Romney was asked during a CNBC interview about the issue, which became a subject of debate following last week's shooting in Aurora, Colo. Romney said he didn't believe new laws would have made a difference in last week's massacre.

"There are -- were, of course, very stringent laws which existed in Aurora, Colorado. Our challenge is not the laws, our challenge is people who, obviously, are distracted from reality and do unthinkable, unimaginable, inexplicable things," he said.

Mr. Obama, meantime, spoke to the Veterans' of Foreign Wars and attended three fundraisers in California but didn't mention the gun control issue. Also on Monday, Vice President Joe Biden spoke to a conference of the National Association of Police Officers and although some big city public officials have been vocal about gun control in the wake of the shootings, including New York City Mayor Michael Bloomberg and Philadelphia Police Commissioner Charles Ramsey, Biden didn't bring the issue up in his remarks.
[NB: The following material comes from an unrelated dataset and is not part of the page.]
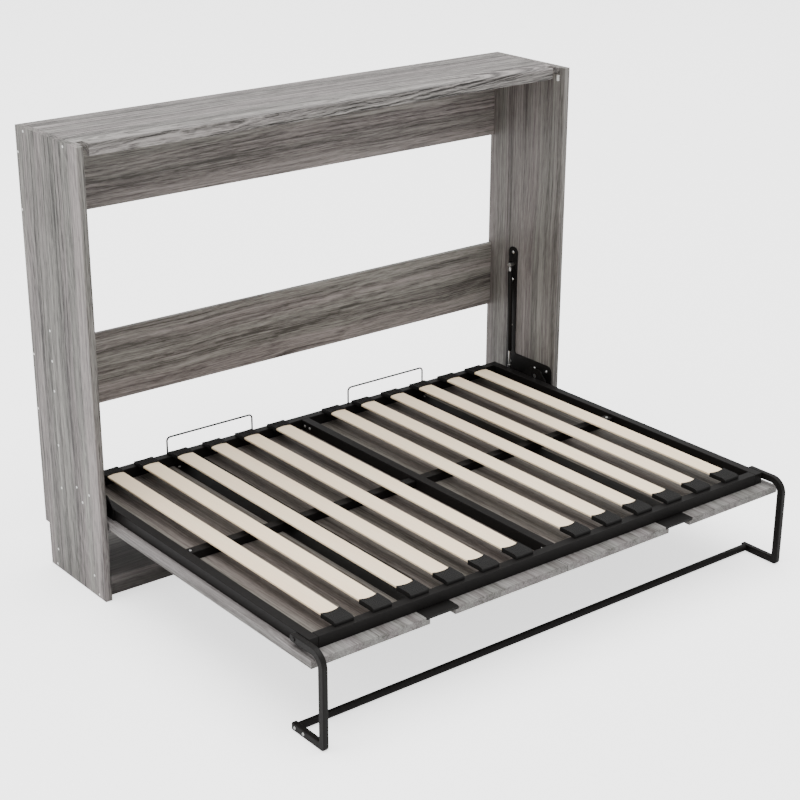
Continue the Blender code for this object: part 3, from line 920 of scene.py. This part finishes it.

Both Mr. Obama and Romney have had trouble with the issue politically in the past and both are likely leery of discussing it so close to the election.

In 2008, Mr. Obama was criticized by rural Pennsylvania voters when he suggested rural voters "cling to guns and religion."

For his part, Romney, was repeatedly criticized during the primary for signing an assault weapons ban when he served as Massachusetts governor.